Initially, I wasn't convinced that this would be a good idea from his point of view, as my involvement in coaching someone to win a standing ovation at the 1984 SDP conference had earned me the name 'Dr Claptrap' in some quarters. But his line was that it was as rational to consult an 'expert' on speechmaking and rhetoric as it was to consult 'experts' on IT or any other field he felt he needed help with - 

At around that time, the director of communications of a large multi-national company told me it wouldn't do my business any good if it became known that I was associated with such losers as the Liberal Democrats.

Ten years later, I was still in business, Ashdown had more than doubled the number of Liberal Democrat MPs but the company of the director of communications had gone into liquidation a few years earlier.

Why?
As for why I got involved, I had been a keen supporter of the SDP and believed then (as I still believe now) that, if Ashdown didn't win the leadership of the new party, it would be the end of three party politics in the UK for at least a generation.

How much?
Party members who worry about how much I was paid by the Lib Dems during the twelve years I worked with Paddy will be relieved to know that it was a grand total of £0.00. In fact, given that I never charged for travel costs, it was actually a substantial minus figure - not least because, in those early years, all the Sainsbury cash had stayed with David Owen's rump SDP (before being diverted to 'New Labour').
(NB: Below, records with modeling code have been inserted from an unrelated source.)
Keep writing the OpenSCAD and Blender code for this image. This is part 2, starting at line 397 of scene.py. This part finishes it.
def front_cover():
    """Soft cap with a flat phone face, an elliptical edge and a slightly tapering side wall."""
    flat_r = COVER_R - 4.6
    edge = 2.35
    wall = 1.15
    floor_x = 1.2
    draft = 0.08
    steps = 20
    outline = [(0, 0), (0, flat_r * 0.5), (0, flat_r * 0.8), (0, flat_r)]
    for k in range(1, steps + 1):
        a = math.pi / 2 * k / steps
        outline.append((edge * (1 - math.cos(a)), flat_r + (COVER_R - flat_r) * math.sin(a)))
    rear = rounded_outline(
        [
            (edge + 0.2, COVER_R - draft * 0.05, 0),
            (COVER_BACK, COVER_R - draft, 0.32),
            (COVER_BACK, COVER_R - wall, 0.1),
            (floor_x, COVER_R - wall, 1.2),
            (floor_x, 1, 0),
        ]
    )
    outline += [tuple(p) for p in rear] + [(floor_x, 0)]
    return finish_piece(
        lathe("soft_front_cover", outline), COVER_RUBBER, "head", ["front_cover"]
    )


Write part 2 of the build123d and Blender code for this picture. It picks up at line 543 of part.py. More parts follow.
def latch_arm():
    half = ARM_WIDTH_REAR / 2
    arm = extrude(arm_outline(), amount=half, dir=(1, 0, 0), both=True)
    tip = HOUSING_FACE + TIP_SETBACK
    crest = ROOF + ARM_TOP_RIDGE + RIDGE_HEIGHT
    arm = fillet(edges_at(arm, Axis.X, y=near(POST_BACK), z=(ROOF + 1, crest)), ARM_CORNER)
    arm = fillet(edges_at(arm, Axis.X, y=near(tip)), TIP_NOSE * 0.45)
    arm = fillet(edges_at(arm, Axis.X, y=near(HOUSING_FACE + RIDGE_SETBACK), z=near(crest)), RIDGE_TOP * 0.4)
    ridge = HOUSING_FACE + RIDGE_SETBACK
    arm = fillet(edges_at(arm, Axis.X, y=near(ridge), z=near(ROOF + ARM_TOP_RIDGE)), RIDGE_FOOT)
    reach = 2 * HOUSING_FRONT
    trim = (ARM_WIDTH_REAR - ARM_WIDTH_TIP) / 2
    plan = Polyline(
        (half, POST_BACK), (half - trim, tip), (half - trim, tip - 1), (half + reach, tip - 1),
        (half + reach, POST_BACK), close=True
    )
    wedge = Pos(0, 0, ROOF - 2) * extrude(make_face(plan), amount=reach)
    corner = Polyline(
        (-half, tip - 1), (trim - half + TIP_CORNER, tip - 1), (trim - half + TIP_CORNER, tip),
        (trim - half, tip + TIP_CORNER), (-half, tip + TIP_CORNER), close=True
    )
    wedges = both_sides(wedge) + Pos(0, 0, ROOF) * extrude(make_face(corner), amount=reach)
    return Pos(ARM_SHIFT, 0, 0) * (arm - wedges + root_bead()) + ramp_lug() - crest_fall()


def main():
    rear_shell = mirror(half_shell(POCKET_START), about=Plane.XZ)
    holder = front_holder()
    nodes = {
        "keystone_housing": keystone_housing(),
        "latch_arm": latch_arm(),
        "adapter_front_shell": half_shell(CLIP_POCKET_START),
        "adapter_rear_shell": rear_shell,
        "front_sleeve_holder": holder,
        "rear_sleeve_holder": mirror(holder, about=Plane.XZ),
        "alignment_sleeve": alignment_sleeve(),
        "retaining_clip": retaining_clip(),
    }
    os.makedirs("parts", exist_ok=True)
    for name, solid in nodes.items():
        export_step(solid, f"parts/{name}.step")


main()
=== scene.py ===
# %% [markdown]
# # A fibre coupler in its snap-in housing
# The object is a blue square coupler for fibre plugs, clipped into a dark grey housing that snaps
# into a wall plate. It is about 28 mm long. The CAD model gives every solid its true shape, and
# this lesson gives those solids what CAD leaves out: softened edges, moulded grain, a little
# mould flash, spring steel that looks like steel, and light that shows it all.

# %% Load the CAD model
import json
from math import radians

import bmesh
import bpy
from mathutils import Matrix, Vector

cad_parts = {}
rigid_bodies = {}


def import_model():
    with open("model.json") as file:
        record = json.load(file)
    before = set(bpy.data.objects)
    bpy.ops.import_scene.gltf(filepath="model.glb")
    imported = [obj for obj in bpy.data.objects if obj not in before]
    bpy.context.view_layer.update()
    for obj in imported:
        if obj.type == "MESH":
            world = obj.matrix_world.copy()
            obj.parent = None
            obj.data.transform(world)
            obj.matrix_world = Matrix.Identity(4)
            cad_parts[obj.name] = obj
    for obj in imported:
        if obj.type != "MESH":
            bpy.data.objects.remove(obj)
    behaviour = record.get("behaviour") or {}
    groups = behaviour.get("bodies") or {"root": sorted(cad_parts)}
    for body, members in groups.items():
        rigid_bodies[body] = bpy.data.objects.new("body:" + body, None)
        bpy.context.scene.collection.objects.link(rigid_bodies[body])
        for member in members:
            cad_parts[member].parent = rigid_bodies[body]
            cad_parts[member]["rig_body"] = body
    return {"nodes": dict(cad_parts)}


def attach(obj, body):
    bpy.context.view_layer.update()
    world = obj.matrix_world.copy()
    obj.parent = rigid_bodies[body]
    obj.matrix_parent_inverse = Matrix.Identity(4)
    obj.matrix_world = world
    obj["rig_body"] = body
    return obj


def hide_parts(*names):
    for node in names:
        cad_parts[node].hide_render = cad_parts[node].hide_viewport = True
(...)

For those of us whose journey to the Liberal Democrats was via the SDP, the Blair years were arguably  pretty much what the gang of four had been hoping for all those years ago...

1 comment:

Julien said...

Max - a particularly splendid narrative and visual account! I still have somewhere an "original" copy of one of Paddy Ashdown's speeches which my father picked up for me when he was at party conference many years ago: I detect your hand!